With a total covered area of 16,500m2, they will be among the largest climate-controlled glasshouses in the world, employing low-energy and renewable systems. Each has its own distinct character, but both explore the horticulture of those environments most likely to be affected by climate change, the Mediterranean zone and tropical cloud forests. The cool-dry biome will tell the story of ‘plants and people’ in the Mediterranean zone, and how the plants cultivated in these regions will gradually become endangered as temperatures rise.

The adjacent cool-moist biome focuses on ‘plants and the planet’, highlighting how the warming of the cool tropical cloud forests will threaten the Earth1s biodiversity. The masterplan for Marina South forms part of Singapore’s new Gardens by the Bay development and will draw from the distinctive flora of the region to create a new destination in the city. It has been designed as a series of distinct ecosystems which will enable the gardens to function with maximum environmental efficiency, and to showcase those world habitats most at risk from climate change.
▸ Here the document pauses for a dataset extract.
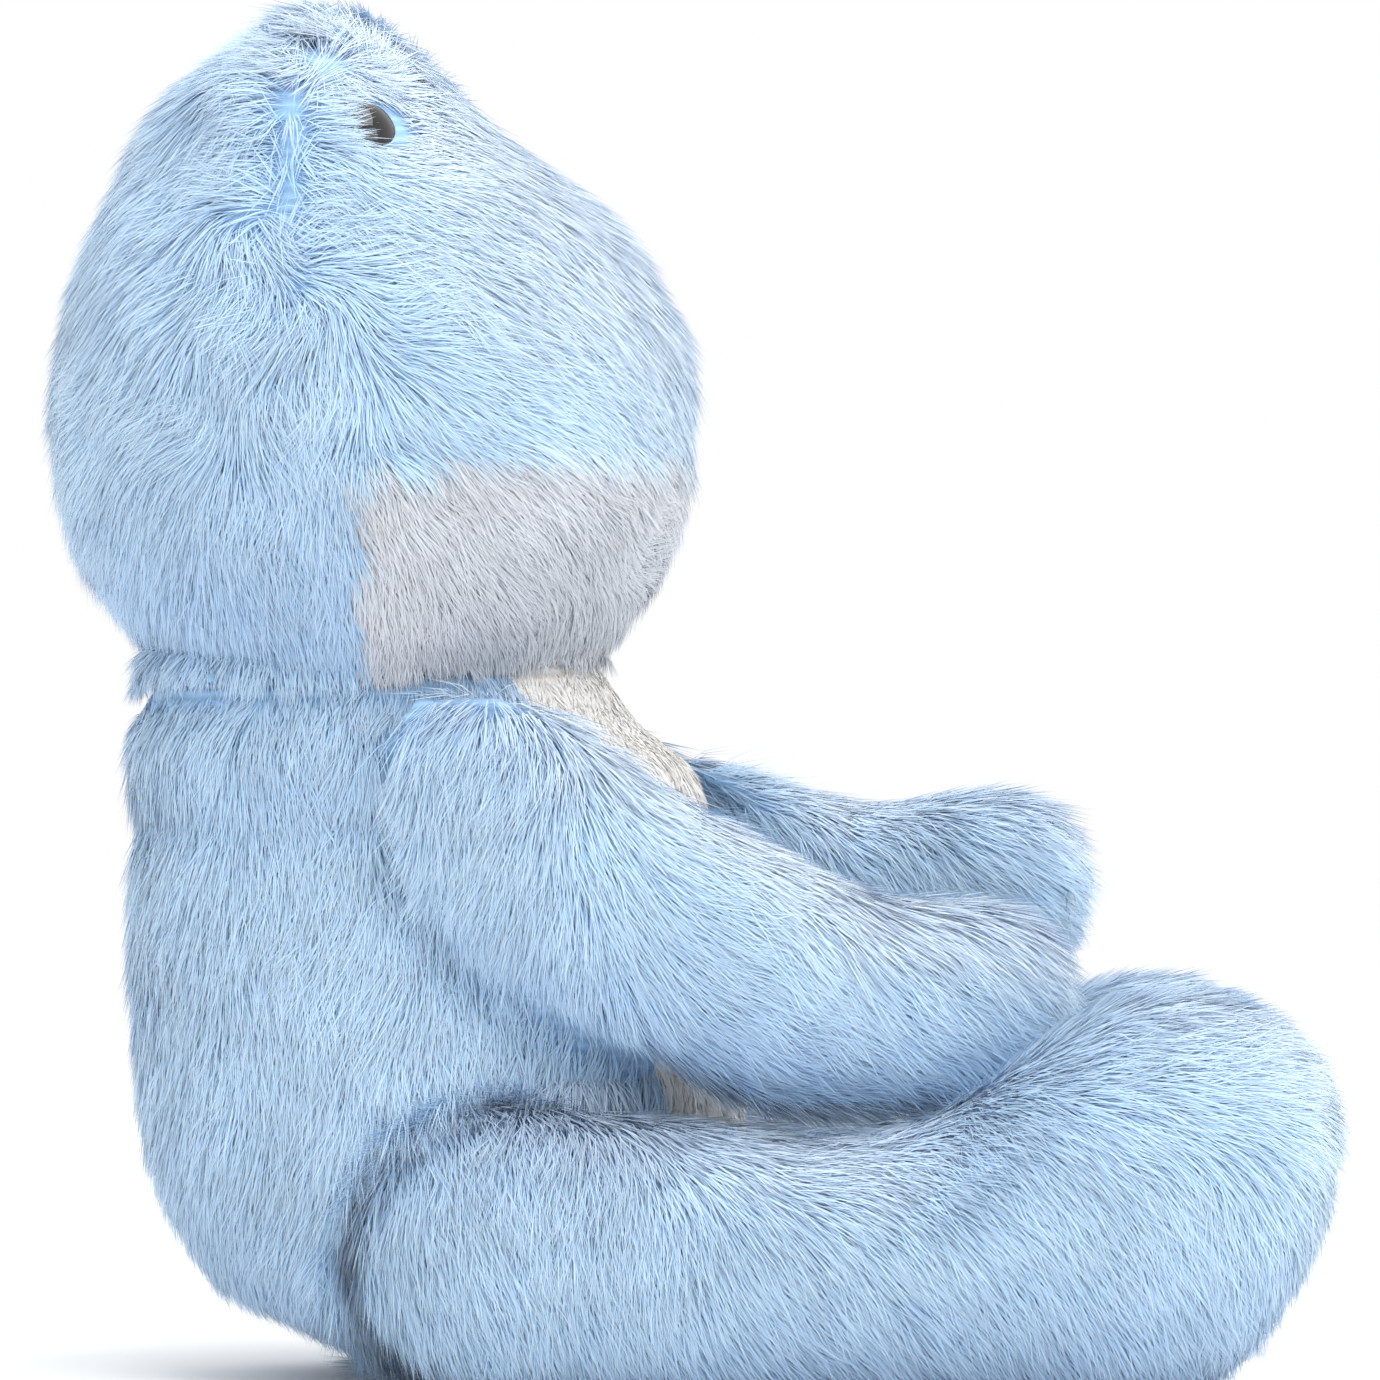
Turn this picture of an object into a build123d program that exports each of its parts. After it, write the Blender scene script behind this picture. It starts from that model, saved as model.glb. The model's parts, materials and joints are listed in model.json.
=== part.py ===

The envelopes of both biomes are critical to their success. Both are designed to allow as much light as possible to enter so that the plants within can flourish; the hybrid structure of a gridshell supported by giant steel arches was informed by extensive daylight analysis.

A central on-site energy centre will provide cooling and power to the biomes and the primary energy source for this will be waste wood. The National Parks Board is responsible for some 3 million trees in Singapore which generate about 5000 tonnes of timber clippings a month. Instead of being dumped this will be be chipped and burnt in a steam biomass boiler and used to drive the CHP system. Ash from the boiler will be re-used in the garden whilst heat from the CHP unit will be used to regenerate a liquid dessicant.

This dessicant will be used to remove moisture from the fresh air supply. This helps cut power consumption; dry air requires far less energy to cool it than moist air does.

Waste water from the dessicant circuit will be exhausted to the atmosphere through a flue concealed in the trunk of one of the on-site ‘Supertrees’. These giant steel and concrete sculptures will have planting around their trunks creating striking vertical gardens whilst their branches will also support solar hot water collectors, PV panels and rainwater harvesters. The tallest trees will contain lifts for access to a high level walkway and a treetop café.